Florida Law Will Help Shield Grocery Stores

TALLAHASSEE - Florida's Gov. Jeb Bush last week signed into law a bill that will make it harder for customers to sue grocery stores over injuries from powered shopping carts, the Lakeland Ledger reports.

The bill was pushed by a legislator and attorney who is currently defending Publix in a Charlotte County lawsuit, according to the newspaper.

Rep. Jeff Kottkamp, R-Cape Coral, who also represents part of Charlotte County, said the new law won't affect the pending litigation, but he said that he was worried that additional lawsuits were coming and would lead to grocery stores pulling out the powered shopping carts.

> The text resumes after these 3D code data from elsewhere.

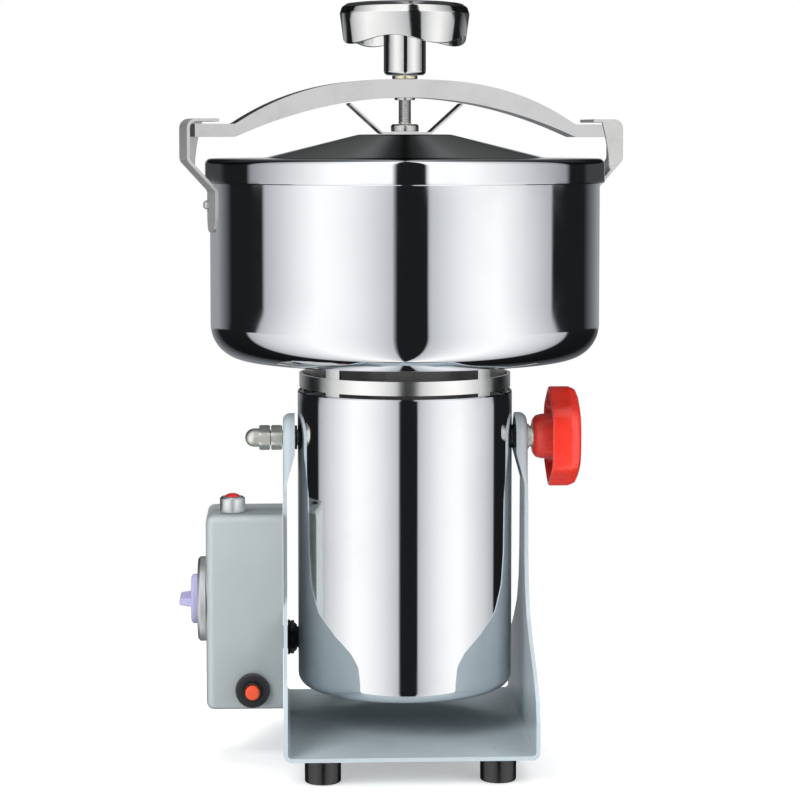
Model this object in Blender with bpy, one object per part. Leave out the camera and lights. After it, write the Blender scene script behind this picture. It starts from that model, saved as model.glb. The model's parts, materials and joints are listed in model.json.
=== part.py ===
"""Dry grain grinder: a tilting pot mill on a U-shaped stand.

X points right, Y back and Z up, in metres. The origin lies on the floor,
on the upright axis of the motor and pot.
"""

import math

import bmesh
import bpy
from mathutils import Matrix, Vector

# Number of flat sides that stand for a full turn
LARGE = 48              # pot, lid
MEDIUM = 36             # motor casing and hand knobs
SMALL = 24
TINY = 16

# Clearances
GAP = 0.0003            # between pieces that touch
RUN = 0.0006            # around a turning shaft

# Motor casing, which the stand and the pot are built around
SHELL_RADIUS = 0.0685
SHELL_BOTTOM = 0.045
SHELL_TOP = 0.2346
SHELL_ROOM = 0.007      # between the casing and a side plate

# Stand
SHEET = 0.0025          # wall of the pressed stand
STAND_WIDTH = 2 * (SHELL_RADIUS + SHELL_ROOM + SHEET)     # over the two side plates
STAND_DEPTH = 0.194
STAND_BEND = 0.008      # outer radius of the two bottom bends
BASE_Z = 0.017          # underside of the base
PIVOT_Z = SHELL_TOP - 0.0306         # height of the tilt axis
EAR_RADIUS = 0.0155
EAR_LIP_DEPTH = SHELL_ROOM - 0.0019  # how far the lip turns in from the side plate
EAR_LIP_END = PIVOT_Z - 0.028     # height where the lip ends
PLATE_WAIST = 0.018     # half depth of a side plate below its ear
WAIST_Z = 0.130
FLARE_Z = 0.074         # height of the middle of the flare

# Feet
FOOT_RADIUS = 0.0112
FOOT_INSET_X = 0.024    # foot centre in from the side plate
FOOT_INSET_Y = 0.022
FOOT_SCREW = 0.005

# Control box
BOX_DEPTH = 0.0487      # out from the side plate
BOX_WIDTH = 0.058       # front to back
BOX_BOTTOM = 0.034
BOX_HEIGHT = 0.124
BOX_WALL = 0.0018
BOX_EDGE = 0.005

# Timer
DIAL_RADIUS = 0.027
DIAL_THICK = 0.0053
TIMER_Z = 0.1005
KNOB_FLANGE_RADIUS = 0.0158
KNOB_FLANGE_THICK = 0.0041
GRIP_HEIGHT = 0.0073
GRIP_THICK = 0.0105
TIMER_SHAFT_RADIUS = 0.003
TIMER_BODY = 0.042

# Pilot lamp and breaker
LAMP_X = -STAND_WIDTH / 2 - 0.032
LAMP_Y = -0.012
LAMP_RADIUS = 0.008
LAMP_HEIGHT = 0.0083
LENS_RADIUS = 0.005
BREAKER_X = -STAND_WIDTH / 2 - 0.0195
BREAKER_Z = 0.0472
BREAKER_NECK = 0.0058
BREAKER_NUT_RADIUS = 0.0109
BREAKER_NUT_THICK = 0.0048
BUTTON_RADIUS = 0.0045
BUTTON_TRAVEL = 0.003

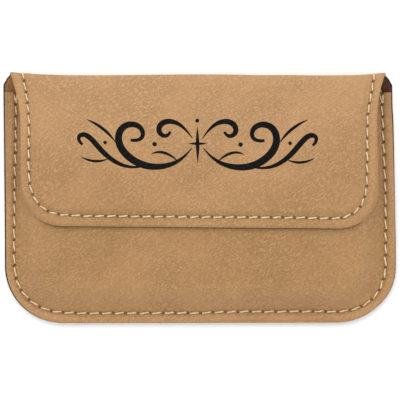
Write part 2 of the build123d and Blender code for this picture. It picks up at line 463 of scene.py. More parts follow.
class MeshMaker:
    """Makes closed sheets from pairs of faces."""

    @staticmethod
    def sheet(
        name: str,
        outer: np.ndarray,
        inner: np.ndarray,
        maps: dict[str, tuple[np.ndarray, np.ndarray]],
        finishes: Sequence[bpy.types.Material],
        flip: bool = False,
    ) -> bpy.types.Object:
        """Close two faces of a sheet with its cut edge.

        Args:
            name: the piece's name.
            outer: the outer face's points, rows by columns, in millimetres.
            inner: the inner face's points on the same grid.
            maps: the sheet's own maps, each as two arrays on the grid.
            finishes: the outer face's finish, the cut edge's and the inner face's.
            flip: True where the grid's own order would turn the faces inwards.

        Returns:
            The finished piece.
        """
        rows, columns = outer.shape[:2]
        count = rows * columns
        index = np.arange(count).reshape(rows, columns)
        quads = np.stack(
            [index[:-1, :-1], index[:-1, 1:], index[1:, 1:], index[1:, :-1]], axis=-1
        ).reshape(-1, 4)
        loop = np.concatenate(
            [index[0, :-1], index[:-1, -1], index[-1, :0:-1], index[:0:-1, 0]]
        )
        following = np.roll(loop, -1)
        rim = np.stack([following, loop, loop + count, following + count], axis=-1)
        faces = np.concatenate([quads, quads[:, ::-1] + count, rim])
        if flip:
            faces = faces[:, ::-1]
        points = np.concatenate([outer.reshape(-1, 3), inner.reshape(-1, 3)]) * MM

        mesh = bpy.data.meshes.new(name)
        mesh.from_pydata(points.tolist(), [], faces.tolist())
        slots = np.concatenate(
            [np.zeros(len(quads)), np.full(len(quads), 2), np.full(len(rim), 1)]
        )
        for finish in finishes:
            mesh.materials.append(finish)
        mesh.polygons.foreach_set("material_index", slots.astype(np.int32))
        corners = np.zeros(len(mesh.loops), np.int32)
        mesh.loops.foreach_get("vertex_index", corners)
        for title, (u, w) in maps.items():
            layer = mesh.uv_layers.new(name=title)
            flat = np.stack([u.ravel(), w.ravel()], axis=-1)
            both = np.concatenate([flat, flat])[corners]
            layer.data.foreach_set("uv", both.astype(np.float32).ravel())
        mesh.validate()
        piece = bpy.data.objects.new(name, mesh)
        bpy.context.scene.collection.objects.link(piece)
        Workbench.pick(piece)
        bpy.ops.object.shade_smooth_by_angle(angle=radians(42))
        return piece


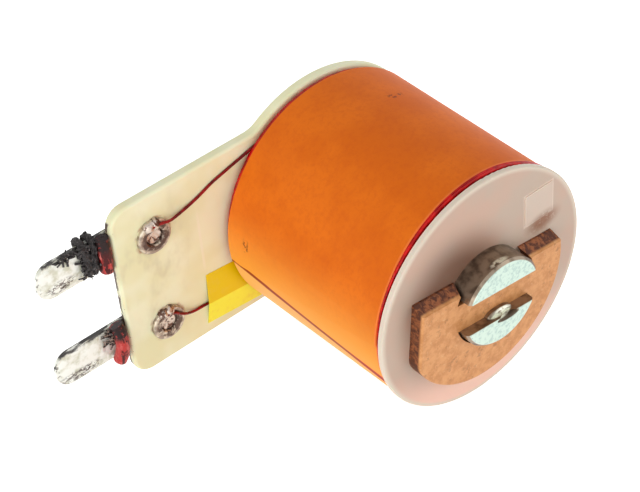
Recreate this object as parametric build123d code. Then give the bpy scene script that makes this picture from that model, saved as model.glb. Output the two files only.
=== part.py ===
from build123d import *
import math
import os

# Alternating-current relay coil: a wound nylon bobbin with a terminal tab, a slotted pole core
# with a copper shading ring, and two eyeletted solder lugs.
# Millimetres, +Z up. The coil axis is Y: the mounting face is y = 0 and the pole face looks to -Y.
# The tab reaches to -X. The origin is the mouth of the tapped hole in the mounting face.

# ---- driving dimensions ----
flange_d = 35.0             # both bobbin flanges
flange_t = 1.6              # rear flange and tab
flange_round = 0.45         # outer edges of the rear flange and the tab
front_flange_t = 0.85
front_flange_round = 0.2
winding_length = 30.3       # between the inner faces of the flanges
barrel_wall = 1.0
tab_reach = 34.3            # axis to the free end of the tab
tab_w = 28.3
tab_corner_r = 2.8
tab_blend_r = 4.0           # concave blend from the tab into the round flange
maker_pad = 5.0             # bare square pad on the front flange
maker_pad_rise = 0.15
maker_pad_place = (10.0, 8.3)

core_d = 13.0
pole_rise = 3.6             # front flange face to pole face
slot_w = 4.9
slot_angle = -6.0           # turn of the slot from the tab direction
pole_chamfer = 0.4
heel_chamfer = 0.3
thread_wall_d = 4.1         # tapping hole for a number 10 screw
thread_depth = 12.7
drill_point = 59.0          # half angle of the drill's point

ring_d = 26.4
ring_place = (-1.0, 0.7)    # middle of its round blank, in the slot's own directions
ring_t = 2.1
ring_chord = 4.05           # height of the ring's straight top edge above the axis
ring_roll = (0.85, 1.8)     # how far that edge rolls over: down its face, back from its front
ring_flat = 12.7            # axis to the sheared side of the ring, towards the tab
ring_corner_r = 3.0         # where the sheared side meets the round
ring_edge_r = 0.3
ring_clearance = 0.25       # around the lower pole half
notch_clearance = 0.55      # around the upper pole half
stake_w = 4.4               # lip punched over the shading ring
stake_reach = 0.8
stake_t = 0.75
stake_offset = 0.5          # along the slot from the coil axis
punch_w = 4.0               # mark left by the punch behind the lip
punch_t = 1.1
punch_depth = 0.7
punch_taper = 20.0
punch_offset = (0.8, -0.35) # from the middle of the lip's root

lead_room = 0.05            # play over the start lead and its tape, between rear flange and winding
winding_rear_sunk = 0.05    # last layer below the flange rims: the layers build up more at the rear
winding_front_sunk = 0.5
paper_t = 0.2
paper_rear_gap = 1.3        # rear flange to the paper's edge
paper_front_gap = 0.65      # mean distance of the paper's skewed edge from the front flange
paper_front_skew = 0.55     # how much that distance swings round the coil
paper_skew_side = 60.0      # side of the coil where the distance is largest
lap_edge_angle = 189.0      # paper's free edge at the rear
lap_skew = 12.0             # how far the edge runs round by the front
lap_spread = 40.0           # overlap measured round the coil

wire_d = 0.4                # magnet wire, as thick as its leads
eyelet_pitch = 15.24
eyelet_inset = 6.0          # eyelet axis from the free end of the tab
eyelet_flange_d = 5.2
eyelet_barrel_d = 3.2
eyelet_wall = 0.35
eyelet_roll = 0.55          # height of the rolled flange

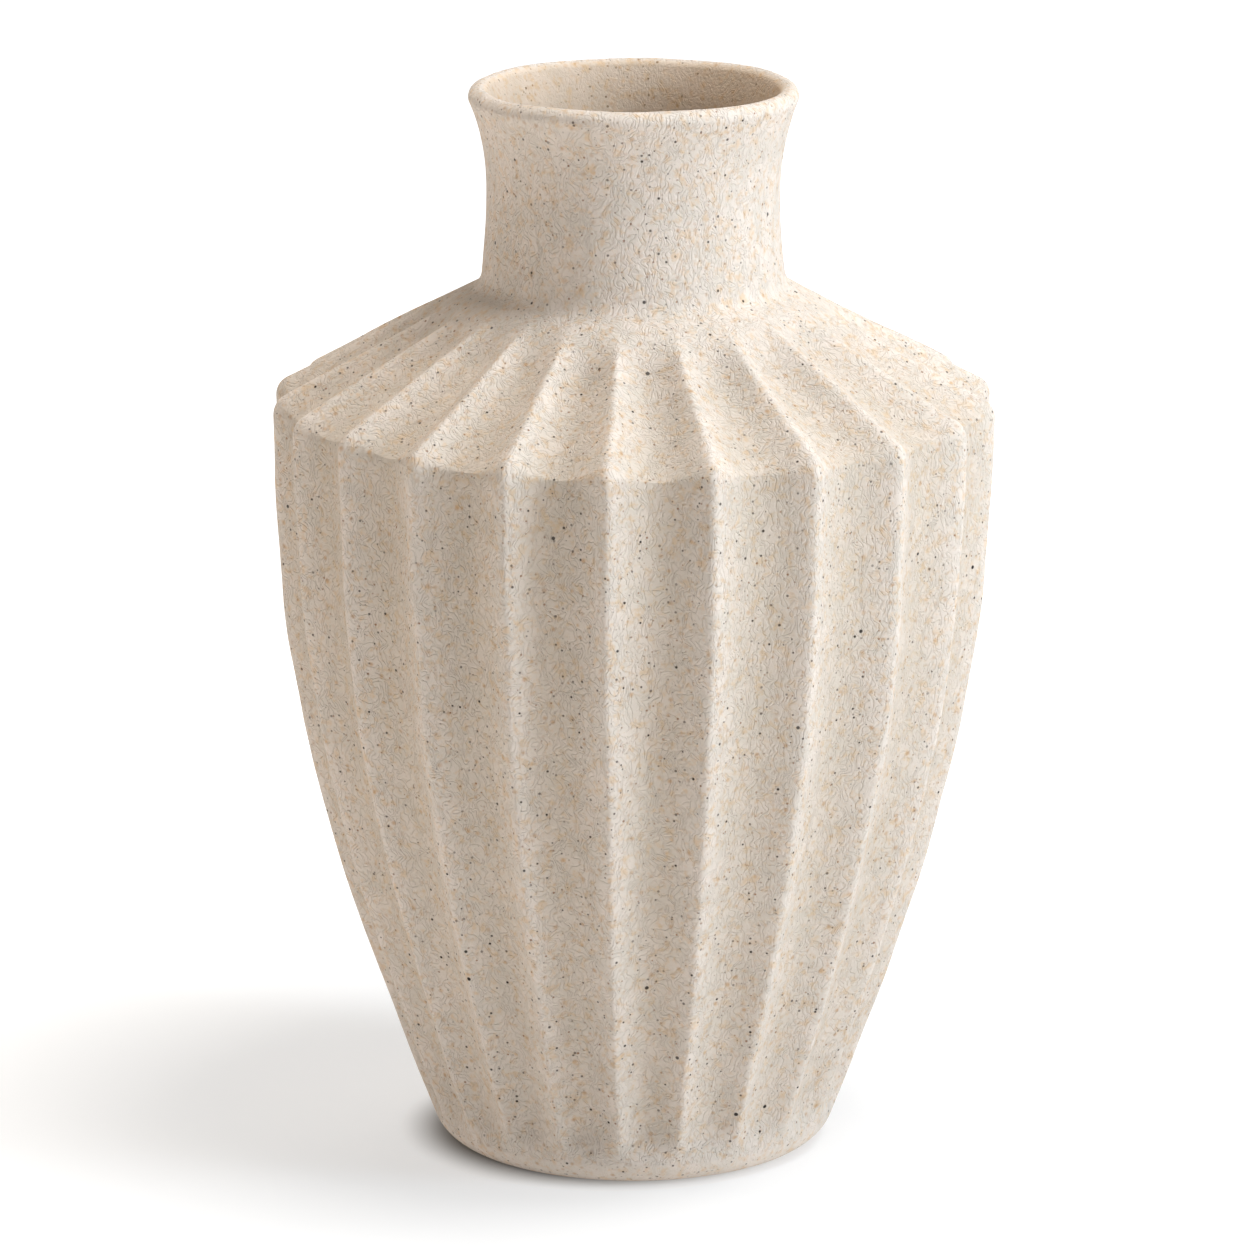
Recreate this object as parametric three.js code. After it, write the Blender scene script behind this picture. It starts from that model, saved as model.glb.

"It opened my eyes to a really bad trend," said Kottkamp, who works with the Ft. Myers law firm of Henderson, Franklin, Starnes & Holt. "Stores would be forced to take these out and then the elderly and handicapped won't be able to shop independently."

Florida is unique among most states in that it holds the owners of automobiles, golf carts, and airplanes liable for injuries resulting from others who drive or pilot so-called "dangerous instrumentalities," according to the newspaper.

The bill signed by Bush spells out that a shopping cart is not dangerous and that a grocery store can be sued only if there is proof of negligence.

The legislation is one of two measures passed this year by Florida's Republican-controlled Legislature that are aimed at curbing lawsuits against grocery stores. Another bill (SB 1946) that is awaiting Bush's signature would overturn a portion of a state Supreme Court ruling stemming from a case against Publix where a customer sued after slipping on part of a banana.